◆ **Input data**
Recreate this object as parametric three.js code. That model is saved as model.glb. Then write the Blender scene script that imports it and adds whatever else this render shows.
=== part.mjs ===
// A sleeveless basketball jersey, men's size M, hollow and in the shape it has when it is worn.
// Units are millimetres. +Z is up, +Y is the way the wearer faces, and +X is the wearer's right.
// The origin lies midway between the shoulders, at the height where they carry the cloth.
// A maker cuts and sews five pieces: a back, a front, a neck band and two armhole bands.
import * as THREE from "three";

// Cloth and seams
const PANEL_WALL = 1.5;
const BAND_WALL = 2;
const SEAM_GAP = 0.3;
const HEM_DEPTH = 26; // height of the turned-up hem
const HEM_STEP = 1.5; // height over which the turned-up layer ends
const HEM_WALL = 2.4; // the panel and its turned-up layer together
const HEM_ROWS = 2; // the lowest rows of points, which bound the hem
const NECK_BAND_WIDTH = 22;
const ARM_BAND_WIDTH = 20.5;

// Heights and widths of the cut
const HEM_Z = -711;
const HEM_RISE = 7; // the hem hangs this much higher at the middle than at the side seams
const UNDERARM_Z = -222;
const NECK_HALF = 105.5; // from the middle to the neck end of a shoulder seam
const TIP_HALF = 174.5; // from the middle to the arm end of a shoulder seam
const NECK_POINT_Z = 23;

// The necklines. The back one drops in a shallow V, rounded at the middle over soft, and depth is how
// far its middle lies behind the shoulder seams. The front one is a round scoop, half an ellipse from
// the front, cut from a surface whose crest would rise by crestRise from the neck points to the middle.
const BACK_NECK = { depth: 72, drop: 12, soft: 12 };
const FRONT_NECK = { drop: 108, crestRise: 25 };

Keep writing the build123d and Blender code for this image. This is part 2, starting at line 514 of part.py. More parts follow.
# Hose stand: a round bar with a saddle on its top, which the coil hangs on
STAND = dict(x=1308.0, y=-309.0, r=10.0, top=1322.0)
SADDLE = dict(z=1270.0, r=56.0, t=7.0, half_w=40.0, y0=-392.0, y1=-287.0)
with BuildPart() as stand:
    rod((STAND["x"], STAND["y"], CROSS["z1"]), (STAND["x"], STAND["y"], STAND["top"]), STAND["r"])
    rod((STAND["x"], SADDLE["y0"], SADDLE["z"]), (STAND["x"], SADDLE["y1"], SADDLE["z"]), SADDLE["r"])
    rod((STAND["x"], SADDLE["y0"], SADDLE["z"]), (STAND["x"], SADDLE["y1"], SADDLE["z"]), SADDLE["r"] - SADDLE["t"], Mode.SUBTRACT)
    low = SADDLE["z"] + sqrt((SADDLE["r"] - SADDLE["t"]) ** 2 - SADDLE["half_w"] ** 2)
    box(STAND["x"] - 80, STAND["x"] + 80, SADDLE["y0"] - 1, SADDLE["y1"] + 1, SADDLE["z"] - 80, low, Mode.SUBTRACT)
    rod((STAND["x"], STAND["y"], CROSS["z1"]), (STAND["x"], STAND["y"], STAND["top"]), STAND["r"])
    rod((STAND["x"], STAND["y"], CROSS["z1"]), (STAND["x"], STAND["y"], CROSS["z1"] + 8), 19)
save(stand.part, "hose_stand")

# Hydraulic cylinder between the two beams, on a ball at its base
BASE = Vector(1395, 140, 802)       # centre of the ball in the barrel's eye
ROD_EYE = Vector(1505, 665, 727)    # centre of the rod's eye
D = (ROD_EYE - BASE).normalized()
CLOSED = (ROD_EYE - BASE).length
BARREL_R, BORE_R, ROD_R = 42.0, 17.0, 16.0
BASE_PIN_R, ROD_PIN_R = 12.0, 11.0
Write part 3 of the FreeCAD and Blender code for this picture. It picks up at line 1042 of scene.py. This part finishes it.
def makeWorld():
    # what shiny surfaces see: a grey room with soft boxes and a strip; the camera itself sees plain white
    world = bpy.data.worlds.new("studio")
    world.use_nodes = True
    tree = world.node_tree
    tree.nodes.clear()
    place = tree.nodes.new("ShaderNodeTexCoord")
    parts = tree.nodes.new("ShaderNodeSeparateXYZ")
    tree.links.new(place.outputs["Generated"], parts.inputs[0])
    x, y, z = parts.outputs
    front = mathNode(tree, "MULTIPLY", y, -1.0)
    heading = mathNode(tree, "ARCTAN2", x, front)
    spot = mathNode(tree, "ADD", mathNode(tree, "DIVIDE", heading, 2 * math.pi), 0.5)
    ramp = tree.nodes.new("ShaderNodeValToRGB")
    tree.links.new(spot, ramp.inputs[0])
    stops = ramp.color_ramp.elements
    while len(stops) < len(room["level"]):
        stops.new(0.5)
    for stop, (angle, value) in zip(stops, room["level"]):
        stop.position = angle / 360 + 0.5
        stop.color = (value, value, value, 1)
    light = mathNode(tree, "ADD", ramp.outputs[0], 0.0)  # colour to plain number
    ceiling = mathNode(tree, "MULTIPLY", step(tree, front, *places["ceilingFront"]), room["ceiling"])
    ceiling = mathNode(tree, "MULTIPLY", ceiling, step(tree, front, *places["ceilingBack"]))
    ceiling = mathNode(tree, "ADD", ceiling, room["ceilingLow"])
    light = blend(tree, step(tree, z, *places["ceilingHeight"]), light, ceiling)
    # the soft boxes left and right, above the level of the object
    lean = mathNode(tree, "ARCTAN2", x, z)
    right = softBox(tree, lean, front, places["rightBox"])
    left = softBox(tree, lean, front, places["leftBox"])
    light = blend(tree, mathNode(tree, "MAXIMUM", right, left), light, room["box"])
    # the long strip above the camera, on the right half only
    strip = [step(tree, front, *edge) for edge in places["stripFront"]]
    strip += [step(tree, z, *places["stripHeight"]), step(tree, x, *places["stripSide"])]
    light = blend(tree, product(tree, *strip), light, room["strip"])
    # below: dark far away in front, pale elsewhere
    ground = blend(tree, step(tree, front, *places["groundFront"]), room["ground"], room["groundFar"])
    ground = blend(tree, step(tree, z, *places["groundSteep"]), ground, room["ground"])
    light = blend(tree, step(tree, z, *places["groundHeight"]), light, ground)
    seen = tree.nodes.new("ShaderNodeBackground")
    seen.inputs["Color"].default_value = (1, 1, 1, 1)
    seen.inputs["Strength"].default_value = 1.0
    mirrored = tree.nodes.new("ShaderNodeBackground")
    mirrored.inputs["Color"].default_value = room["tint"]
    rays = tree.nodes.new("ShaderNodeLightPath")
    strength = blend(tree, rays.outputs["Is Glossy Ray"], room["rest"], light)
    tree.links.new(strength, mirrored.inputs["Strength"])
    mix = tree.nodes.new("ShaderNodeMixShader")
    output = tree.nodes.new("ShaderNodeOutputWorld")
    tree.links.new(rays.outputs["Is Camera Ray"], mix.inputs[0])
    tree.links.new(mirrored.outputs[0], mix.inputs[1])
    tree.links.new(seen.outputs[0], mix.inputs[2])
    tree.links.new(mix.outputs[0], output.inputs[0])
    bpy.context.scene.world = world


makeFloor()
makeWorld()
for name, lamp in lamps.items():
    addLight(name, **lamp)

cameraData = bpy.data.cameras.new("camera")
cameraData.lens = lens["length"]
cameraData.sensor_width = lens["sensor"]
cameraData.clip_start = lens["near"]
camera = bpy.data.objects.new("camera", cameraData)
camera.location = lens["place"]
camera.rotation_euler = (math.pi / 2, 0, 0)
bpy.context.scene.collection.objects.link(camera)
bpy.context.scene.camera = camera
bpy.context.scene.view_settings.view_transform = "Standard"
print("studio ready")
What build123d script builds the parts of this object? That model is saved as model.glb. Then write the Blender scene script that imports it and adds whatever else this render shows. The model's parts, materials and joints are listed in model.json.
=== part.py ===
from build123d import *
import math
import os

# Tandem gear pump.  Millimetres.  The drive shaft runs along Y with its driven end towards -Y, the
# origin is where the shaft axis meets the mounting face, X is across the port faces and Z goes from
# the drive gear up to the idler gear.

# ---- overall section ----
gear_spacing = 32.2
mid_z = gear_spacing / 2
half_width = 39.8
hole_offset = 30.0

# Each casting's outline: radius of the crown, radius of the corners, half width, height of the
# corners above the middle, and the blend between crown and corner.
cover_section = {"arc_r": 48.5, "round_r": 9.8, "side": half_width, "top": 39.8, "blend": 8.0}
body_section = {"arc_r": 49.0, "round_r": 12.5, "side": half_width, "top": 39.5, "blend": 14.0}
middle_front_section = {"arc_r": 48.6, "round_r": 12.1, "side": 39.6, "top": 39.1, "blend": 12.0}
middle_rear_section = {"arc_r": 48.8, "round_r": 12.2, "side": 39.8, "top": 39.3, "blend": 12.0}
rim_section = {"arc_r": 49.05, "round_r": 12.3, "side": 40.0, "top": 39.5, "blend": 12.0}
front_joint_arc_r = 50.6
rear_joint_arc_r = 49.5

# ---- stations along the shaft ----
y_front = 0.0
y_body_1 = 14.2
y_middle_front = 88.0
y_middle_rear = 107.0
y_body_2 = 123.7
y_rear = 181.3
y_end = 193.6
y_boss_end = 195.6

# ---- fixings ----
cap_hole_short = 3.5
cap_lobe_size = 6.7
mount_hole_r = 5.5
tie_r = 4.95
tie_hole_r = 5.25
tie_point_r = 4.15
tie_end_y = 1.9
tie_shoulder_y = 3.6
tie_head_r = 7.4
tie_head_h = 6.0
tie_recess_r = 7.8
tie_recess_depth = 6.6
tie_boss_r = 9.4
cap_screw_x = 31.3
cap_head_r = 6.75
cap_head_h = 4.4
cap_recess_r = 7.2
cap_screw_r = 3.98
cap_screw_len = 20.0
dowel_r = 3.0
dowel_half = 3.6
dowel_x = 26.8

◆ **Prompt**
Give back exactly the lines from the one containing "What build123d script" to the end of the material, both ends included.

◆ **Output of the exercise**
What build123d script builds the parts of this object? That model is saved as model.glb. Then write the Blender scene script that imports it and adds whatever else this render shows. The model's parts, materials and joints are listed in model.json.
=== part.py ===
from build123d import *
import math
import os

# Tandem gear pump.  Millimetres.  The drive shaft runs along Y with its driven end towards -Y, the
# origin is where the shaft axis meets the mounting face, X is across the port faces and Z goes from
# the drive gear up to the idler gear.

# ---- overall section ----
gear_spacing = 32.2
mid_z = gear_spacing / 2
half_width = 39.8
hole_offset = 30.0

# Each casting's outline: radius of the crown, radius of the corners, half width, height of the
# corners above the middle, and the blend between crown and corner.
cover_section = {"arc_r": 48.5, "round_r": 9.8, "side": half_width, "top": 39.8, "blend": 8.0}
body_section = {"arc_r": 49.0, "round_r": 12.5, "side": half_width, "top": 39.5, "blend": 14.0}
middle_front_section = {"arc_r": 48.6, "round_r": 12.1, "side": 39.6, "top": 39.1, "blend": 12.0}
middle_rear_section = {"arc_r": 48.8, "round_r": 12.2, "side": 39.8, "top": 39.3, "blend": 12.0}
rim_section = {"arc_r": 49.05, "round_r": 12.3, "side": 40.0, "top": 39.5, "blend": 12.0}
front_joint_arc_r = 50.6
rear_joint_arc_r = 49.5

# ---- stations along the shaft ----
y_front = 0.0
y_body_1 = 14.2
y_middle_front = 88.0
y_middle_rear = 107.0
y_body_2 = 123.7
y_rear = 181.3
y_end = 193.6
y_boss_end = 195.6

# ---- fixings ----
cap_hole_short = 3.5
cap_lobe_size = 6.7
mount_hole_r = 5.5
tie_r = 4.95
tie_hole_r = 5.25
tie_point_r = 4.15
tie_end_y = 1.9
tie_shoulder_y = 3.6
tie_head_r = 7.4
tie_head_h = 6.0
tie_recess_r = 7.8
tie_recess_depth = 6.6
tie_boss_r = 9.4
cap_screw_x = 31.3
cap_head_r = 6.75
cap_head_h = 4.4
cap_recess_r = 7.2
cap_screw_r = 3.98
cap_screw_len = 20.0
dowel_r = 3.0
dowel_half = 3.6
dowel_x = 26.8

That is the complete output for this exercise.